I spent most of Thanksgiving Day leading a tour for En Vía – which funds women’s microfinance loans in villages near Oaxaca City – itself an exercise in feeling grateful for the circumstances which have allowed me to realize so many dreams so late in life. I don’t take for granted one second this incredible gift of being able to live abroad again and learn another language, while still working full-time in what I love to do, and having love, friends and family in two countries. It’s incredible fortune for which I am incredibly grateful.
So on Thursday, co-guide Eda and I led a group of 11 participants to the towns of Guelacé and Teotitlán del Valle to see the work and lives of some of the program borrowers. We ate little squash stuffed with chicken, rice and beans in Patricia’s tiny outdoor restaurant, while she prepared fresh salsa borracha (drunken sauce because of being turned over and over, she explained) of roasted tomatoes, garlic, onions, cilantro and sliced grilled nopales, prickly pear paddles with the spines scraped off. We visited the businesses of Clara, who sells vegetables, and Soledad, who sells garlic when it’s in season and embroidery when it’s not. We went to the home workshops of Elia, María and Alicia, all weavers in Teotitlan del Valle.

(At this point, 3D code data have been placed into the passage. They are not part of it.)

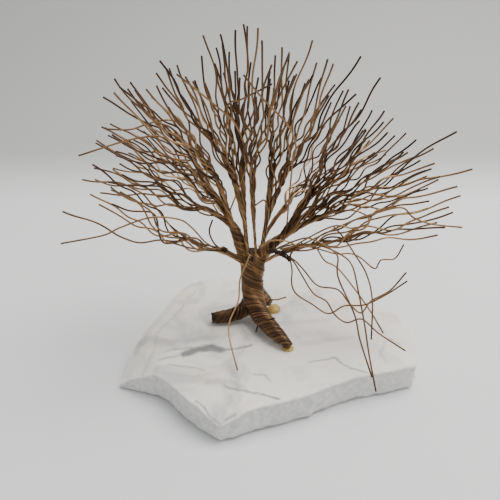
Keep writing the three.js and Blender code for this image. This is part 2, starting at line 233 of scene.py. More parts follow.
def slab_strip(angle):
    """The slab's points in one direction, out along its top, over its worn edge and down its
    side, each with its share of broken side."""
    reach = outline_reach(angle)
    ahead = (math.cos(angle), math.sin(angle))
    px, py = reach * ahead[0], reach * ahead[1]
    worn = 0.7 + 1.4 * abs(rough(px, py, 4, 15)) + 0.9 * max(rough(px, py, 1, 5), 0)
    hewn = 0.7 + 0.9 * rough(px, py, 0, 22)
    flat = reach - hewn - worn
    rim_height = slab_top(flat * ahead[0], flat * ahead[1])
    strip = []
    for ring in range(1, TOP_RINGS + 1):
        r = flat * (ring / TOP_RINGS) ** 0.85
        strip.append((r, slab_top(r * ahead[0], r * ahead[1]), 0.0))
    for ring in range(1, EDGE_RINGS + 1):
        turn = math.radians(90 * ring / EDGE_RINGS)
        z = rim_height - worn * (1 - math.cos(turn))
        strip.append((flat + worn * math.sin(turn), z, 0.35 + 0.4 * ring / EDGE_RINGS))
    for ring in range(1, SIDE_RINGS + 1):
        down = ring / SIDE_RINGS
        z = (rim_height - worn) * (1 - down)
        crystal = noise.voronoi(Vector((px, py, 1.3 * z)) / CRYSTAL_SIZE)[0][0]
        facet = 1.3 * (crystal - 0.45) + 0.5 * rough(px, py, z, 5) + 0.3 * rough(px, py, z, 1.6, 2)
        facet *= smooth_step(0, 0.12, down)
        strip.append((reach - hewn - 0.5 - UNDERCUT * smooth_step(0.8, 1.0, down) + facet, z, 1.0))
    return [((r * ahead[0], r * ahead[1], z), side) for r, z, side in strip]


slab_points = [((0, 0, slab_top(0, 0)), 0.0)]
for k in range(AROUND):
    slab_points += slab_strip(2 * math.pi * k / AROUND)
slab_points.append(((0, 0, 0), 1.0))
slab_vertices = [point for point, side in slab_points]
on_side = [side for point, side in slab_points]

rings = TOP_RINGS + EDGE_RINGS + SIDE_RINGS
slab_faces = []
for k in range(AROUND):
    here = 1 + k * rings
    after = 1 + (k + 1) % AROUND * rings
    slab_faces.append((0, here, after))
    slab_faces += [(here + i, here + i + 1, after + i + 1, after + i) for i in range(rings - 1)]
    slab_faces.append((here + rings - 1, len(slab_vertices) - 1, after + rings - 1))

# Veins and cracks: the line they follow, half their width, and how dark they are.
VEINS = [
    ([(-54, -48), (-44, -44), (-37, -42)], 0.9, 0.45),
    ([(-39, -42), (-31, -38.5), (-24, -37), (-19, -39)], 3.2, 0.92),
    ([(-30, -40.5), (-18, -40), (-8, -37.5), (-1, -34.5)], 1.0, 0.8),
    ([(-51, -41), (-42, -38), (-37, -37)], 0.9, 0.35),
    ([(-49, -52), (-38, -54), (-27, -57)], 0.7, 0.5),
    ([(-15, -70), (-3, -75), (4, -76)], 0.8, 0.7),
    ([(6, -77), (15, -80)], 0.8, 0.85),
    ([(-30, -82), (-22, -90), (-16, -94)], 0.8, 0.65),
    ([(-14, -92), (-9, -90)], 0.8, 0.7),
    ([(34, -50), (43, -48), (49, -46), (52, -51), (56, -55), (66, -60)], 0.7, 0.6),
    ([(2, -60), (7, -61), (10, -66)], 0.9, 0.5),
    ([(-24, -66), (-12, -67), (-6, -72)], 2.2, 0.22),
    ([(-40, -30), (-12, -24)], 2.4, 0.16),
    ([(-47, 12), (-38, 13)], 3.2, 0.22),
    ([(20, -12), (48, -9)], 2.6, 0.15),
    ([(30, -33), (62, -26)], 2.2, 0.14),
    ([(84, -28), (89, -33)], 1.5, 0.35),
    ([(-62, -58), (-57, -22), (-47, 4), (-38, 28)], 0.7, 0.25),
    ([(78, -52), (76, -40), (83, -30)], 0.6, 0.3),
]
# Brownish stains: the middle of each, and how far it reaches.
STAINS = [((-25, -62), 15), ((-60, -30), 14), ((-47, 22), 14), ((84, -8), 16), ((60, 8), 18), ((-6, -78), 12)]


def vein_strength(x, y):
    """How dark the veins and cracks are at a point of the top, from 0 to 1."""
    strength = 0.0
    x, y = x + 1.6 * rough(x, y, 11, 9), y + 1.3 * rough(x, y, 19, 7)
    for line, half_width, dark in VEINS:
        for start, end in zip(line, line[1:]):
            away = from_segment(x, y, start, end)
            strength = max(strength, dark * (1 - smooth_step(0.4 * half_width, 1.5 * half_width, away)))
    return strength


def stain_strength(x, y):
    """How strong the stains are at a point, from 0 to 1."""
    return max(1 - smooth_step(0.2 * reach, reach, math.dist((x, y), middle)) for middle, reach in STAINS)


vein = [0.0 if side == 1.0 else vein_strength(x, y) for (x, y, z), side in slab_points]
stain = [stain_strength(x, y) for x, y, z in slab_vertices]


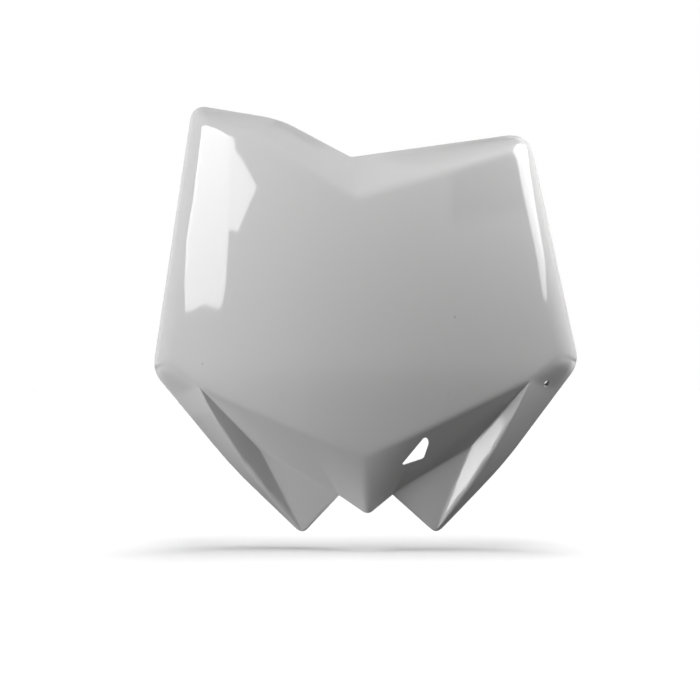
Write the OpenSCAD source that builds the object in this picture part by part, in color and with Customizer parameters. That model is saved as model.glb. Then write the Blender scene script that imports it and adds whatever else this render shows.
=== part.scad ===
// Front number board of a motocross motorbike, moulded in one piece.
// Sizes in millimetres, +Z up, the printed face looks along -Y, and +X is the viewer's right.
// Heights are measured from the chin, the lowest point of the main face, and depths go
// backwards (+Y) from the foremost line of the crowned face. The finished board is then
// moved so that the origin is the centre of the upper fixing hole.

/* [Face] */
// Radius of the crown across the main face
crown_r = 290; // [240:5:420]
// Radius of the slow bow of the main face from top to bottom
bow_r = 1800; // [1200:50:4000]
// Height of the notch crease above the chin
crease_z = 158.5; // [150:0.5:170]
// Distance of each side fold from the centre, at its lower end
fold_x = 120; // [116:0.5:124]
// Height of the lower end of the side folds
fold_z = 58.9; // [55:0.5:64]
// Distance of each side fold from the centre, at its upper end
fold_top_x = 96.6; // [92:0.2:100]
// Distance of each scoop's outer end from the centre
scoop_x = 104.4; // [100:0.2:108]
// Height of each scoop's outer end
scoop_z = 44.8; // [40:0.2:48]
// Distance of the keel shoulders from the centre
keel_x = 40.3; // [36:0.2:46]
// Height of the keel shoulders
keel_z = 16.8; // [12:0.2:20]

/* [Top edge] */
// Height of the bottom of the notch
notch_z = 186.4; // [180:0.2:192]
// Depth of the edge at the bottom of the notch
notch_y = 17; // [10:0.5:24]
// Distance of each top corner from the centre
peak_x = 107.5; // [104:0.5:112]
// Height of the left top corner
peak_left_z = 225.8; // [215:0.2:235]
// Height of the right top corner
peak_right_z = 201.6; // [196:0.2:210]
// Depth of the top corners
peak_y = 38; // [30:0.5:44]
// Height of the rolled band under the left top corner
peak_left_band = 18.9; // [15:0.1:22]
// Height of the rolled band under the right top corner
peak_right_band = 15.3; // [12:0.1:18]
// Distance of the bend in the left top edge from the centre
bend_x = 50.5; // [44:0.5:56]
// Height of the bend in the left top edge
bend_z = 211.2; // [206:0.2:216]
// Depth of the bend in the left top edge
bend_y = 22; // [16:0.5:28]
// Distance of the bend in the left crease from the centre
crease_bend_x = 64.1; // [58:0.5:70]
// Height of the bend in the left crease
crease_bend_z = 201.1; // [196:0.2:204]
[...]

Getting back to the city around 6:30, after letting all of the tourists off and making sure the van was parked well, I hurried home to change shirts and pick up the cole slaw I’d prepared the day before. It’s only a five-minute walk to Mica’s, so I was pretty much there in time for the dinner to start around 7:30. Mica had set up tables banquet-style to accommodate all 20 or so of us, and her partner Will was in the kitchen putting the finishing touches on a gala vegan meal. The meal itself was wonderful – people had brought stuffed mushrooms and gravy, roasted sweet potatoes, mashed potatoes, homemade rolls, pies, cakes and more – but it was the whole Thanksgiving thing that put a lump in my throat. And not just because I was so far from home.
José and I were the oldest by several years and except for one other couple, most of the other guests were in their 20s or 30s. At the end of the meal, Mica asked us all to participate in one of her family traditions, which probably was the same for most of us North Americans: saying what we were grateful for. Although it was an almost entirely bilingual crowd, most everyone expressed themselves in their native tongue first – then either translated or had someone else translate. So we had Spanish to English, English to Spanish, Japanese to Spanish and Zapotec to Spanish. One guy from Germany just went all Spanish from the start.
Most were thankful simply for family and friends, but there was just waking up every day to be grateful for. Celebrating a first Thanksgiving with North Americans. Having a sense of deep community here in a place where many of us have no actual family. Cultivating friends who are adventurous and who think outside the box. Having loving partners.
Manuel spoke in Zapotec; his wife Yanet (I had gone to their wedding last January in Teotitlán) translated into Spanish. Ryoko spoke first in Japanese, and Sarah pretended to translate – though Ryoko followed herself in excellent Spanish. Randy went out on a limb and used his fairly basic but rapidly improving Spanish right out of the gate, fearlessly. The rest of us got by more or less with one native tongue and one adopted one, the grammatical errors not impeding one bit expression straight from the heart. There were more than a few tears.
Here’s what I think I said in English and what I hope I said in Spanish.
I am so grateful for this chance to have more, exciting chapters in a book that has already had a lot of wonderful chapters – for longer than most of you have even been alive. I’m grateful for the friends and family I had back in the states for my first more than 50 years, and for the friendships and love I’ve found here in the past seven years.
This is a time of great uncertainty for us all, and it could easily be one of great fear. I’m grateful that I’m here among people who have chosen to be light in the darkness, among those who have chosen to be positive rather than negative, among those who have challenged themselves to grow instead of remain complacent. Because in the end we aren’t north American or Mexican or any other nationality, or any of the other labels that politicians would choose to define us. We’re simply humans trying to make the best of surviving in a crazy and sometimes hostile world. And I’m grateful to be here among you all.
So I guess I am becoming a gratitude activist, and – like this beautiful Spanish language that I live in but didn’t grow up in — getting more comfortable with it every day.